Indonesian Political, Business & Finance News

HKI emphasises fiscal discipline to maintain investor confidence following Fitch downgrade

| | Source: BCASEKURITAS.CO.ID Translated from Indonesian | Finance
HKI emphasises fiscal discipline to maintain investor confidence following Fitch downgrade
Image: BCASEKURITAS.CO.ID

The Indonesian Industrial Estate Association (HKI) has emphasised the importance of fiscal discipline and consistent economic policy to maintain investor confidence following Fitch Ratings’ revision of Indonesia’s credit rating outlook.

HKI Chairman Akhmad Ma’ruf Maulana stated in Jakarta on Monday that the outlook change represents a serious signal requiring swift government response, given that country risk perceptions significantly influence investment decisions in the industrial sector.
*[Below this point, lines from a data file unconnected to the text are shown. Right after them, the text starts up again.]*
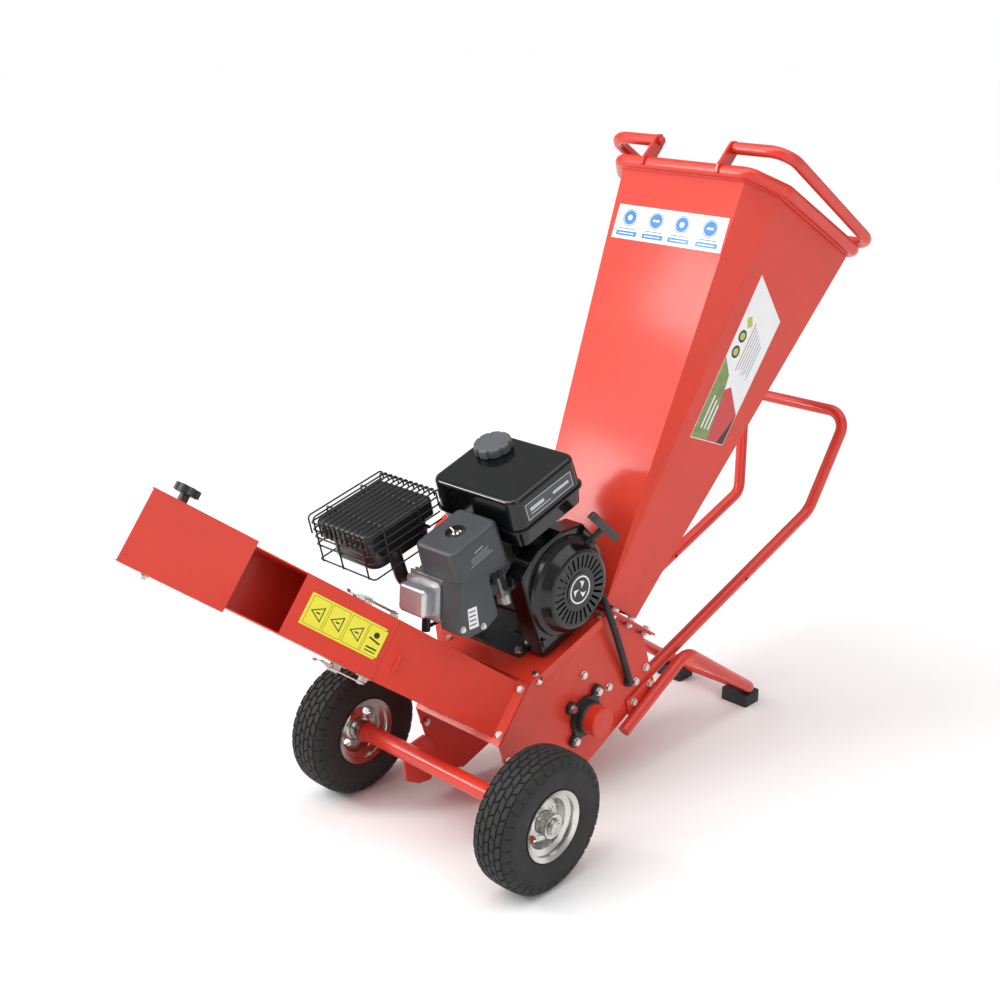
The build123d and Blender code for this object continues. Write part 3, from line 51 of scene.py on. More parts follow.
def W(x, y, z):
    return Vector((x / 1000 + SX, y / 1000 + SY, z / 1000))


def B(x, y, z):
    return W(x, 113, 307) + YP * (y / 1000) + ZP * (z / 1000)


YAW = math.radians(26)
CN = Vector((0, .62, .785)).normalized()
D0 = Vector((0, -CN.z, CN.y))
CD = D0 * math.cos(YAW) - XD * math.sin(YAW)
CO = XD * math.cos(YAW) + D0 * math.sin(YAW)


def C(s, n, t):
    return W(90, 83, 251.3) + CD * (s / 1000) + CN * (n / 1000) - CO * (t / 1000)


RA = math.radians(28.9)
RD = Vector((0, math.cos(RA), -math.sin(RA)))
RN = Vector((0, math.sin(RA), math.cos(RA)))


def R3(x, r, h):
    return W(x, 655, 1148) + RD * (r / 1000) + RN * (h / 1000)


GT = math.radians(-4.7)
GYD = YP * math.cos(GT) + ZP * math.sin(GT)
GZD = ZP * math.cos(GT) - YP * math.sin(GT)
GO = B(-158, -18, 330)


def G(x, y, h):
    return GO + XD * (x / 1000) + GYD * (y / 1000) + GZD * (h / 1000)


# --------------------------------------------------------------------------
# materials
# --------------------------------------------------------------------------
def new_mat(name):
    m = bpy.data.materials.new(name)
    m.use_nodes = True
    nt = m.node_tree
    nt.nodes.clear()
    out = nt.nodes.new("ShaderNodeOutputMaterial")
    bs = nt.nodes.new("ShaderNodeBsdfPrincipled")
    nt.links.new(bs.outputs[0], out.inputs[0])
    return m, nt, bs


def node(nt, kind, **kw):
    n = nt.nodes.new(kind)
    for k, v in kw.items():
        if k in n.inputs:
            n.inputs[k].default_value = v
        else:
            setattr(n, k, v)
    return n


def coords(nt, scale=(1, 1, 1)):
    tc = nt.nodes.new("ShaderNodeTexCoord")
    mp = nt.nodes.new("ShaderNodeMapping")
    mp.inputs["Scale"].default_value = scale
    nt.links.new(tc.outputs["Object"], mp.inputs["Vector"])
    return mp.outputs[0]


def noise(nt, vec, scale, detail=4.0, rough=0.55, dist=0.0):
    n = nt.nodes.new("ShaderNodeTexNoise")
    n.inputs["Scale"].default_value = scale
    n.inputs["Detail"].default_value = detail
    n.inputs["Roughness"].default_value = rough
    n.inputs["Distortion"].default_value = dist
    nt.links.new(vec, n.inputs["Vector"])
    return n.outputs["Fac"]


def ramp(nt, fac, stops):
    r = nt.nodes.new("ShaderNodeValToRGB")
    el = r.color_ramp.elements
    while len(el) > 1:
        el.remove(el[-1])
    el[0].position, el[0].color = stops[0][0], stops[0][1]
    for p, c in stops[1:]:
        e = el.new(p)
        e.color = c
    nt.links.new(fac, r.inputs[0])
    return r.outputs[0]


def grey(v):
    return (v, v, v, 1)


def mixc(nt, fac, a, b, mode="MIX"):
    m = nt.nodes.new("ShaderNodeMix")
    m.data_type = "RGBA"
    m.blend_type = mode
    for sock, v in ((m.inputs[0], fac), (m.inputs[6], a), (m.inputs[7], b)):
        if hasattr(v, "is_output") or isinstance(v, bpy.types.NodeSocket):
            nt.links.new(v, sock)
        else:
            sock.default_value = v
    return m.outputs[2]


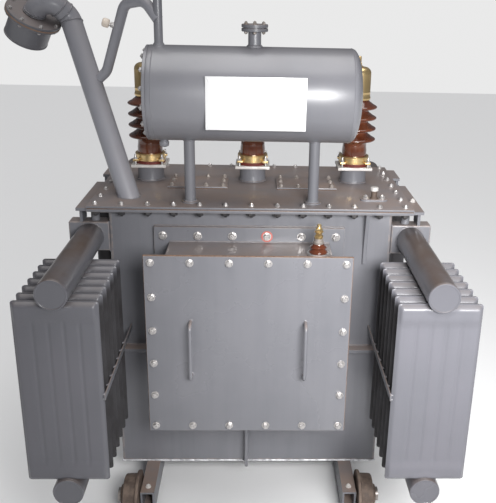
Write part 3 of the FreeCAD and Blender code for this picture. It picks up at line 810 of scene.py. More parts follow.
def weld_paint():
    return enamel("weld_enamel", 1.25, dust_and_painted_light=0.25, streaks=0.0, edge_wear=0.0, gloss=-0.12)


def bright_weld():
    # Near-white bead: a painted highlight standing for the glints along the tank's foot weld.
    return bare("bright_weld", [0.80, 0.80, 0.82], [0.24, 0.24, 0.26], 0.75, 60.0, 0.28, 0.2, Metallic=0.3)


def bare(name, first, second, patches, scale, rough, spread, bump=0.25, grain=260.0, **shader):
    """A metal, glaze or rubber finish from two tones."""
    values = {
        "Colour": first, "Second Colour": second, "Patch Scale": scale, "Patches": patches,
        "Grain Scale": grain, "Roughness": rough, "Roughness Spread": spread,
    }
    return material(name, bare_skin, values, bump, **shader)


def zinc():
    first = bpy.context.scene.transformer_metal.zinc
    second = [x * 0.62 for x in first]
    return bare("zinc_plate", first, second, 0.5, 55.0, 0.28, 0.25, Metallic=0.75)


def brass():
    metal = bpy.context.scene.transformer_metal
    return bare("brass", metal.brass, metal.brass_dull, 0.55, 24.0, 0.24, 0.22, Metallic=0.9)


def porcelain():
    metal = bpy.context.scene.transformer_metal
    return bare(
        "brown_glaze", metal.porcelain, metal.porcelain_light, 0.5, 16.0, 0.10, 0.08, 0.12, 60.0,
        Coat_Weight=0.6, Coat_Roughness=0.06, Specular_IOR_Level=0.6,
    )


def iron():
    metal = bpy.context.scene.transformer_metal
    return bare("cast_iron", metal.iron, metal.iron_dust, 0.85, 26.0, 0.62, 0.25, 0.6, 180.0, Metallic=0.15)


def steel():
    metal = bpy.context.scene.transformer_metal
    return bare("axle_steel", [0.20, 0.18, 0.17], metal.iron_dust, 0.6, 30.0, 0.42, 0.2, Metallic=0.6)


def cork():
    first = bpy.context.scene.transformer_metal.cork
    return bare("cork_gasket", first, [x * 0.55 for x in first], 0.9, 120.0, 0.8, 0.1, 0.5, 420.0)


def sign_enamel():
    first = bpy.context.scene.transformer_metal.sign
    return bare("sign_enamel", first, [x * 0.9 for x in first], 0.35, 6.0, 0.32, 0.12, 0.08)


def knob_resin():
    first = bpy.context.scene.transformer_metal.knob
    return bare("knob_resin", first, [x * 0.75 for x in first], 0.5, 40.0, 0.35, 0.15)


# ------------------------------------------------------------------ pieces


def place_group(name, makers, material_list, replaced=(), body=BODY, angle=38.0):
    """One piece out of several mesh makers that each add to the same mesh."""
    bm = bmesh.new()
    bm.faces.layers.float.new("edge")
    for maker in makers:
        maker(bm)
    return piece(name, mesh_of(bm, name, angle), material_list, replaced, body)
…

“If not promptly addressed with clear corrective measures, the impact could be directly felt in industrial investment, project financing costs, and investor confidence,” he said.

Although Indonesia’s credit rating remains at investment grade level (BBB), HKI views the outlook change as reflecting growing market concerns about economic policy consistency and fiscal management credibility over the medium term.

HKI stressed that Indonesia’s industrialisation process is currently at a critical phase. Key manufacturing sectors including electronics, renewable energy, batteries, and resource-based downstream industries require substantial long-term investment. In these circumstances, fiscal policy stability, regulatory certainty, and economic governance credibility are essential factors for attracting and retaining industrial investment.

HKI also noted that shifts in country risk perception can directly impact rising capital costs for industrial projects. Global investors typically delay or reassess expansion plans when macroeconomic policy uncertainty emerges. Long-term, such conditions could reduce Indonesia’s competitiveness in regional investment competition against countries such as Vietnam, Thailand, and Malaysia, which are seen as strengthening policy certainty and investment governance.

Meanwhile, HKI observed that the Fitch outlook change occurs amid rising global economic uncertainty from geopolitical tensions, including conflicts involving Iran, Israel, and the United States in the Middle East. Escalation of such conflicts raises concerns over global logistics route stability, particularly the Strait of Hormuz, one of the world’s most vital energy trade routes.

Disruptions to global energy logistics routes could raise international energy and logistics costs, potentially triggering world trade disruption and creating new imbalances in global trade flows.

In this context, HKI believes the government should focus on accelerating realisation of already-committed investments. “In a world facing geopolitical conflict and global logistics disruptions, international investment flows tend to slow. Therefore, Indonesia’s most realistic strategy is ensuring acceleration of already-committed investments,” it stated.

The government needs to implement breakthroughs in investment acceleration, including streamlined licensing procedures, enhanced regulatory certainty, and strengthened inter-ministerial and local government coordination to prevent project implementation bottlenecks.

HKI emphasised that Indonesia actually possesses considerable advantages for attracting industrial investment, ranging from a large domestic market and abundant natural resources to a strategic position in global supply chains.